TASK REQUIREMENTS: Starting at the line that has "roll = Roll()" and stopping after the line that has "obj.parent = empty", reproduce the listing below exactly; omit everything else.

:::::

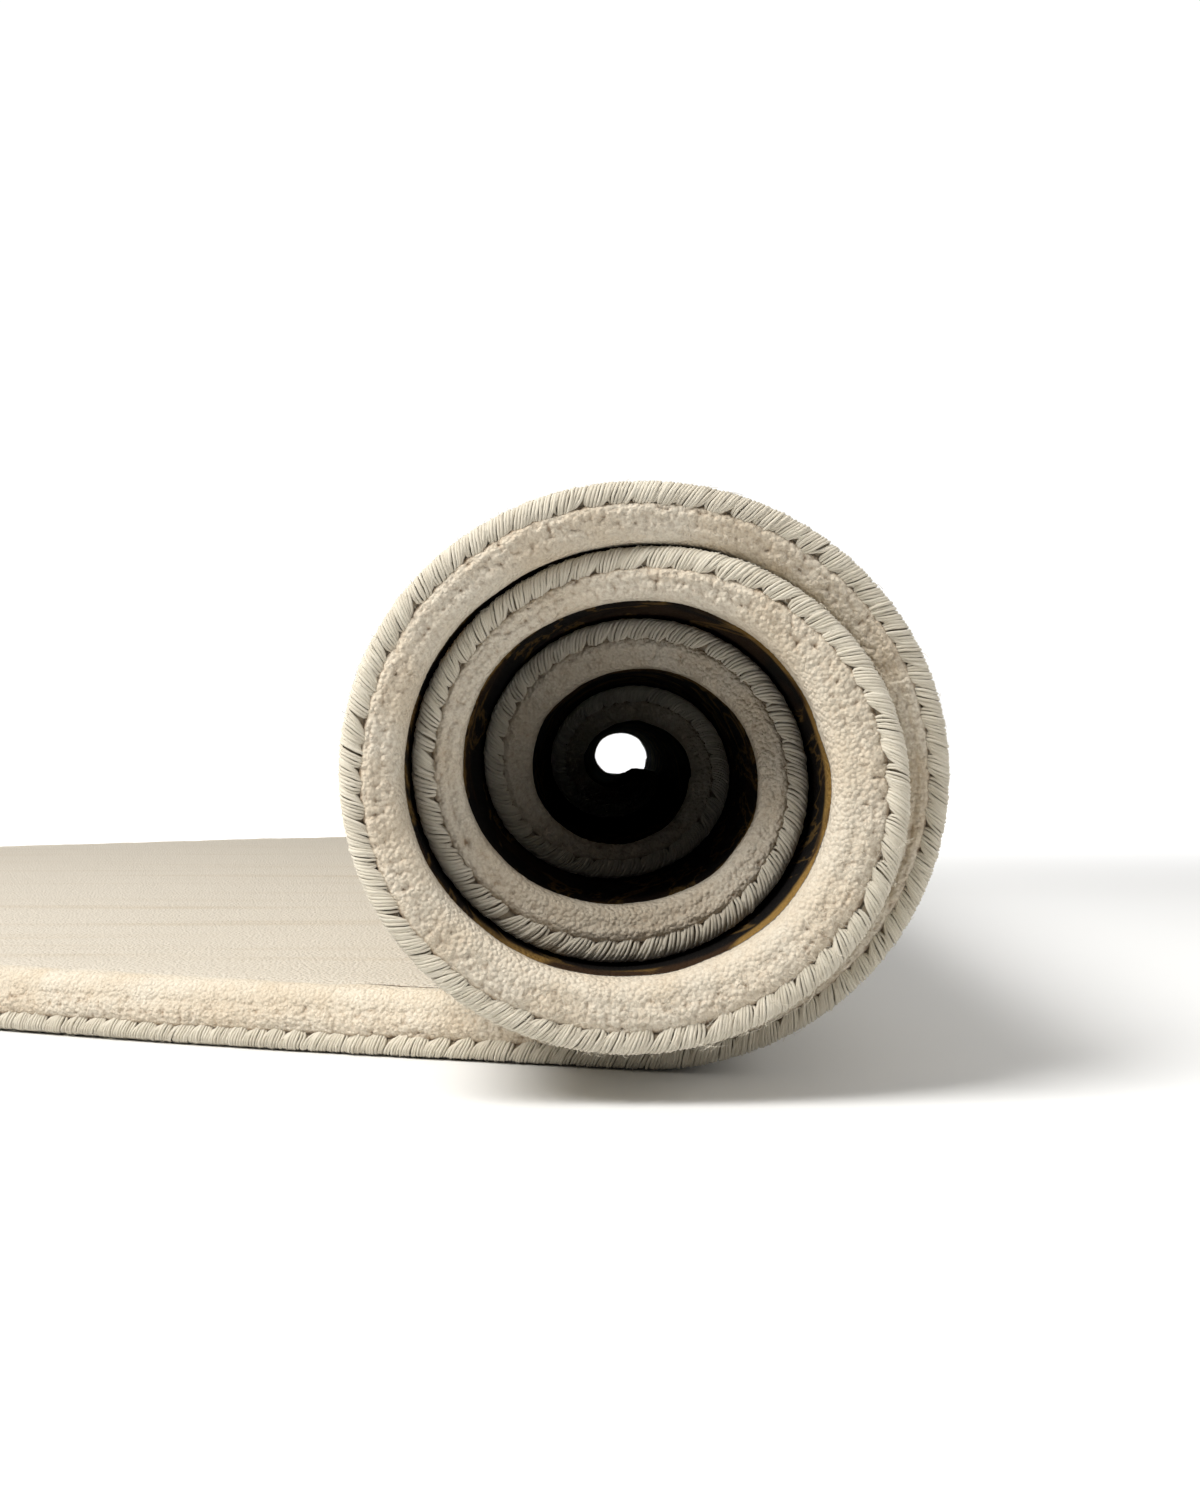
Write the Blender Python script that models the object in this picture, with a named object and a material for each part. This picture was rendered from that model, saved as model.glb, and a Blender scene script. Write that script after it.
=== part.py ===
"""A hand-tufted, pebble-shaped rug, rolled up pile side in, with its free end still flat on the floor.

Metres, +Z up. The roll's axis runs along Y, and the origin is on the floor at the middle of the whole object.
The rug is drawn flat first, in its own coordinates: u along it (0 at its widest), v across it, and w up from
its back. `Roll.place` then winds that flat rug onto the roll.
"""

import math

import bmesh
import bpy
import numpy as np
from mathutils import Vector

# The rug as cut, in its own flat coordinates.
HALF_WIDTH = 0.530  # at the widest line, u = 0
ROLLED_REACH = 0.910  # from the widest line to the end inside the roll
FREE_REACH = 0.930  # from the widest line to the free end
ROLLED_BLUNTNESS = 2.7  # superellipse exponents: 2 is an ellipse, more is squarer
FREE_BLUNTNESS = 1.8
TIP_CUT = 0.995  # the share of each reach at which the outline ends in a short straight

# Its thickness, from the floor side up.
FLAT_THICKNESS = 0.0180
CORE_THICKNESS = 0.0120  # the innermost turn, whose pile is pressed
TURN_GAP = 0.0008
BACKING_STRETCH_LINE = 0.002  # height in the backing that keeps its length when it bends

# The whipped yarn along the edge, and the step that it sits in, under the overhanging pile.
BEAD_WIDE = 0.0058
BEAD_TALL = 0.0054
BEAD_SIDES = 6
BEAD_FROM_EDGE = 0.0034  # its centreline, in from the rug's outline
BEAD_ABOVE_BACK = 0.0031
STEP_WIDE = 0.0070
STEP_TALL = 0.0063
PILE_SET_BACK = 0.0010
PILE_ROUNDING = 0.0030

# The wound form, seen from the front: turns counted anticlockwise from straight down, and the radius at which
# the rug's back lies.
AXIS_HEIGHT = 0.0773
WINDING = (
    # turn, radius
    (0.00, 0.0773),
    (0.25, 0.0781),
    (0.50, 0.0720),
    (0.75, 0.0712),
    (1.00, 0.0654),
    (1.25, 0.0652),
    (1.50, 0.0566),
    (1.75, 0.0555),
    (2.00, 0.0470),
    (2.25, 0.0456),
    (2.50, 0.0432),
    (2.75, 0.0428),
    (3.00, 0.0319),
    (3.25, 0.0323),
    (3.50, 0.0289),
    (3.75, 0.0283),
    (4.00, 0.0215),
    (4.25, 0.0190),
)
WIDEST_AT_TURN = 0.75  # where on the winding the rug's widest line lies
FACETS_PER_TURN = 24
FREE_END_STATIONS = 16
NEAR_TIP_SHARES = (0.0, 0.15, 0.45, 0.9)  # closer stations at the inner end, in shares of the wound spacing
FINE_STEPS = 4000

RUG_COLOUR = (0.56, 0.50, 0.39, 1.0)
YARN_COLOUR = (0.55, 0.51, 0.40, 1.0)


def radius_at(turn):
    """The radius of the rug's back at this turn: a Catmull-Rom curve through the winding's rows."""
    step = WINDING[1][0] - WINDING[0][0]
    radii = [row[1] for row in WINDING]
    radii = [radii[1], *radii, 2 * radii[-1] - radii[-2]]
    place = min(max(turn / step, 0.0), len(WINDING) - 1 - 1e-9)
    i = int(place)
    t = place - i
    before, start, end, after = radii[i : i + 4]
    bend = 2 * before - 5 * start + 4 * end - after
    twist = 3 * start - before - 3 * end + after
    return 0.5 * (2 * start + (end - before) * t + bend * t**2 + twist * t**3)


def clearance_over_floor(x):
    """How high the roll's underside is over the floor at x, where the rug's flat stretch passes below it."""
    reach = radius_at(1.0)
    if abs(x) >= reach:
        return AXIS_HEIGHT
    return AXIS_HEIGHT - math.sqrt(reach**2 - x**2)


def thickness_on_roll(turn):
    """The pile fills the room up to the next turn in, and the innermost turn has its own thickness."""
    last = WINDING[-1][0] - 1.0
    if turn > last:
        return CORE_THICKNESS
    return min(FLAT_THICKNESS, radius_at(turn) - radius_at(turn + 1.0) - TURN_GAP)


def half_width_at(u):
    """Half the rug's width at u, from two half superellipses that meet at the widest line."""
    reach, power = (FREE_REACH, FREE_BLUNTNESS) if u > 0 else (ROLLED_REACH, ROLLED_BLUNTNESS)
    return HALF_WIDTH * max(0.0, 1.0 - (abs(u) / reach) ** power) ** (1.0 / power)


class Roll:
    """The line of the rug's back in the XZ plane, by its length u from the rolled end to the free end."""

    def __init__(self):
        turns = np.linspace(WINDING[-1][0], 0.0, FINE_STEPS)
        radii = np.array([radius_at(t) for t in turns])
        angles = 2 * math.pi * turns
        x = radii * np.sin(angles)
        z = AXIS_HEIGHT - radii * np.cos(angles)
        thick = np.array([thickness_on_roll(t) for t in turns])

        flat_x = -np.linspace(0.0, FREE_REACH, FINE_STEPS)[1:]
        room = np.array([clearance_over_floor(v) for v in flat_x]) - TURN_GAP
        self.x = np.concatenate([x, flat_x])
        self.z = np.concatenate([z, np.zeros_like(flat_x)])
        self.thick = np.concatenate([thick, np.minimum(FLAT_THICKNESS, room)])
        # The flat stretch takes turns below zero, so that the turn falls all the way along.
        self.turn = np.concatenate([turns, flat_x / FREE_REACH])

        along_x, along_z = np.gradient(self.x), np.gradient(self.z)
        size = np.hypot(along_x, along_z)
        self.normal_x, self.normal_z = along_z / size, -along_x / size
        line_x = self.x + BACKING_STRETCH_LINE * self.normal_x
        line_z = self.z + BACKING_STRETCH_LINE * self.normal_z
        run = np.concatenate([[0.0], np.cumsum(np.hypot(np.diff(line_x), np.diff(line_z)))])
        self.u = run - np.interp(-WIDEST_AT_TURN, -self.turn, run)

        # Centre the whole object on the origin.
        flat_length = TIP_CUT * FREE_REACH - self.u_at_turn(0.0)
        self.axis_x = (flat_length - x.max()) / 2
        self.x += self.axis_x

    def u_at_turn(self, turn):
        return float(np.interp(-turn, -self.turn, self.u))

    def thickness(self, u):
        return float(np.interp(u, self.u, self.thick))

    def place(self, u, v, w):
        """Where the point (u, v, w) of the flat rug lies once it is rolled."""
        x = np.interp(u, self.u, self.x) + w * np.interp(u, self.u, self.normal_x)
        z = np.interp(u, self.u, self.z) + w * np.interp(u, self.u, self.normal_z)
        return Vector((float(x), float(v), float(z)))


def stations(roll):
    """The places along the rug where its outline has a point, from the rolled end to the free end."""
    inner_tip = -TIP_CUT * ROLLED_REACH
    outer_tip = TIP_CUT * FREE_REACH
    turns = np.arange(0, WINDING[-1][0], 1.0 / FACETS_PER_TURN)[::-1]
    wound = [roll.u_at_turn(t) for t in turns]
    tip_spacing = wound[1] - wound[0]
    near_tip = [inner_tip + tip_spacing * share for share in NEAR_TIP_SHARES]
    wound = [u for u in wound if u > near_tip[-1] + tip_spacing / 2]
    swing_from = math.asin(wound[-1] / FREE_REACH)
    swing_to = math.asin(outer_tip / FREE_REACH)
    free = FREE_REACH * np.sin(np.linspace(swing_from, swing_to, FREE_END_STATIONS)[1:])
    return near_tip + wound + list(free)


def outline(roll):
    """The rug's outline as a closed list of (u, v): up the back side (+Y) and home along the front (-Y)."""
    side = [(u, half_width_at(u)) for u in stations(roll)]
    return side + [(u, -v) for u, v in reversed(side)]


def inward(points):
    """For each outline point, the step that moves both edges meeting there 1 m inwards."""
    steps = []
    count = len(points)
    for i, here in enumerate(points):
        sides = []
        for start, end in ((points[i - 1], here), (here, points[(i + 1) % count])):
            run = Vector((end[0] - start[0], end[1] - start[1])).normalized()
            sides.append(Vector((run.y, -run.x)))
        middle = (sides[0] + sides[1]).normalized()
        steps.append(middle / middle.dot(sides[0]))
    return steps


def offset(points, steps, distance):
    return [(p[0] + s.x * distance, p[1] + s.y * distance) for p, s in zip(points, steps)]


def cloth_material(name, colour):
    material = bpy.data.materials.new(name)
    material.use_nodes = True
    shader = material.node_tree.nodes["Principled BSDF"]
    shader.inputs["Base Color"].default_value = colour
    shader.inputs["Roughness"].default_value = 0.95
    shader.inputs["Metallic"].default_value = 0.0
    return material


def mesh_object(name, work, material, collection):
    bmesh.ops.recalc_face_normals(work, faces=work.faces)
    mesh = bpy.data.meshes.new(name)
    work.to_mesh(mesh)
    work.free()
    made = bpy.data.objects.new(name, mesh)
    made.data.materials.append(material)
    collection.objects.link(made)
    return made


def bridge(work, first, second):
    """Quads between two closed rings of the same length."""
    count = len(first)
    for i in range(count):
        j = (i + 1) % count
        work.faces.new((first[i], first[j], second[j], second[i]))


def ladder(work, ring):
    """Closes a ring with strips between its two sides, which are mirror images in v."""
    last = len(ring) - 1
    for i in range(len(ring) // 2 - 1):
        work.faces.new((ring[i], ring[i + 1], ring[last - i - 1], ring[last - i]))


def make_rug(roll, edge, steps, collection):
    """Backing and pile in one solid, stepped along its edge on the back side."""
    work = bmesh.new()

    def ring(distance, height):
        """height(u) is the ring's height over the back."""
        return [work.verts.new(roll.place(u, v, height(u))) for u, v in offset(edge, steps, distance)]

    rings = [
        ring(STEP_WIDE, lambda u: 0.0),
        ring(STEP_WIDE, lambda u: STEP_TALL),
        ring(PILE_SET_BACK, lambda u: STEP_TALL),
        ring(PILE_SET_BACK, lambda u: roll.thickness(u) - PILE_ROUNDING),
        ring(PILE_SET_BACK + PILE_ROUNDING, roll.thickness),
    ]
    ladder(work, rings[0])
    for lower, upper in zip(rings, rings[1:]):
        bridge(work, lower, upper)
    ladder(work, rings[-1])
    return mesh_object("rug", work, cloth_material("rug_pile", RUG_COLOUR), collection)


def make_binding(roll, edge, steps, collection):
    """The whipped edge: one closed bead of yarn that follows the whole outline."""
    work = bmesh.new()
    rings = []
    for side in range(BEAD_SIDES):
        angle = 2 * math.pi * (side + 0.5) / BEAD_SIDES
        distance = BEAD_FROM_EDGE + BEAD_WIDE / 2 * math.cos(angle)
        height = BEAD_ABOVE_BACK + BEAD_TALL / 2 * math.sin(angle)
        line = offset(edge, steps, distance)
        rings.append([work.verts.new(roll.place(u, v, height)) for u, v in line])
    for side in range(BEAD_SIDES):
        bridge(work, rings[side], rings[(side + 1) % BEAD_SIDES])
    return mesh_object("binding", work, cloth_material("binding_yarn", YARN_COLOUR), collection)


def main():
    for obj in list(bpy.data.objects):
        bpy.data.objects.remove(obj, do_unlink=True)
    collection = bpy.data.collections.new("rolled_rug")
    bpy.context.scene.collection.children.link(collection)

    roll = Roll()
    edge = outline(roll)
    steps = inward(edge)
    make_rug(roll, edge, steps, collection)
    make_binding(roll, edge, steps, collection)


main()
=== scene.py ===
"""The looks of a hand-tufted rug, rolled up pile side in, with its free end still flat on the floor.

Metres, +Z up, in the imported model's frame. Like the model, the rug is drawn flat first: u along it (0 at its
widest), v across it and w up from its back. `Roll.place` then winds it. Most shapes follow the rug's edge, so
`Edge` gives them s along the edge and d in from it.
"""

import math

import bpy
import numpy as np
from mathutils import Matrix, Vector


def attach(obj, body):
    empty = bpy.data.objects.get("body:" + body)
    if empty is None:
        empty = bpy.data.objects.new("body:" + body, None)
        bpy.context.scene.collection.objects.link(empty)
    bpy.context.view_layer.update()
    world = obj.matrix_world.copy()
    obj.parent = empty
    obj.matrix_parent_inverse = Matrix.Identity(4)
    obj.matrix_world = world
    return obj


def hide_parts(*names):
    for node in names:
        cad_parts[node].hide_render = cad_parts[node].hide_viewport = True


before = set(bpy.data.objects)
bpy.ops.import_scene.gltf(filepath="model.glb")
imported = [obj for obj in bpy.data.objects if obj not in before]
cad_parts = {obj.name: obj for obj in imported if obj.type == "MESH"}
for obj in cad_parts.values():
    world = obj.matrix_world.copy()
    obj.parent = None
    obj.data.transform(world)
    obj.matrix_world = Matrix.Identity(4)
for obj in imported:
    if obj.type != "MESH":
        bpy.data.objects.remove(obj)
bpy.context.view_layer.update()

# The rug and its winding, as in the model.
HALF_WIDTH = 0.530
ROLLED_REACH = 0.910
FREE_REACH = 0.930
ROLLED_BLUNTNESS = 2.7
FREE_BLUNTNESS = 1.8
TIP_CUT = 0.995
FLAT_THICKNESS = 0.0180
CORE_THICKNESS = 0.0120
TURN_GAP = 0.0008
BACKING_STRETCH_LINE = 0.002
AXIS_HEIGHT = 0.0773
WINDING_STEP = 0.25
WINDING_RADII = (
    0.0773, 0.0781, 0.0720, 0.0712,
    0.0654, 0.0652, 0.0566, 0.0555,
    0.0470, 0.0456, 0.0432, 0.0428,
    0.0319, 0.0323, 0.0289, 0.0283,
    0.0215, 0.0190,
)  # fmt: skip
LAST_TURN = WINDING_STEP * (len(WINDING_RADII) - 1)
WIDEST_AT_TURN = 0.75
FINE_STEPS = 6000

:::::

ANSWER TO THE PROBLEM:
    roll = Roll()
    edge = outline(roll)
    steps = inward(edge)
    make_rug(roll, edge, steps, collection)
    make_binding(roll, edge, steps, collection)


main()
=== scene.py ===
"""The looks of a hand-tufted rug, rolled up pile side in, with its free end still flat on the floor.

Metres, +Z up, in the imported model's frame. Like the model, the rug is drawn flat first: u along it (0 at its
widest), v across it and w up from its back. `Roll.place` then winds it. Most shapes follow the rug's edge, so
`Edge` gives them s along the edge and d in from it.
"""

import math

import bpy
import numpy as np
from mathutils import Matrix, Vector


def attach(obj, body):
    empty = bpy.data.objects.get("body:" + body)
    if empty is None:
        empty = bpy.data.objects.new("body:" + body, None)
        bpy.context.scene.collection.objects.link(empty)
    bpy.context.view_layer.update()
    world = obj.matrix_world.copy()
    obj.parent = empty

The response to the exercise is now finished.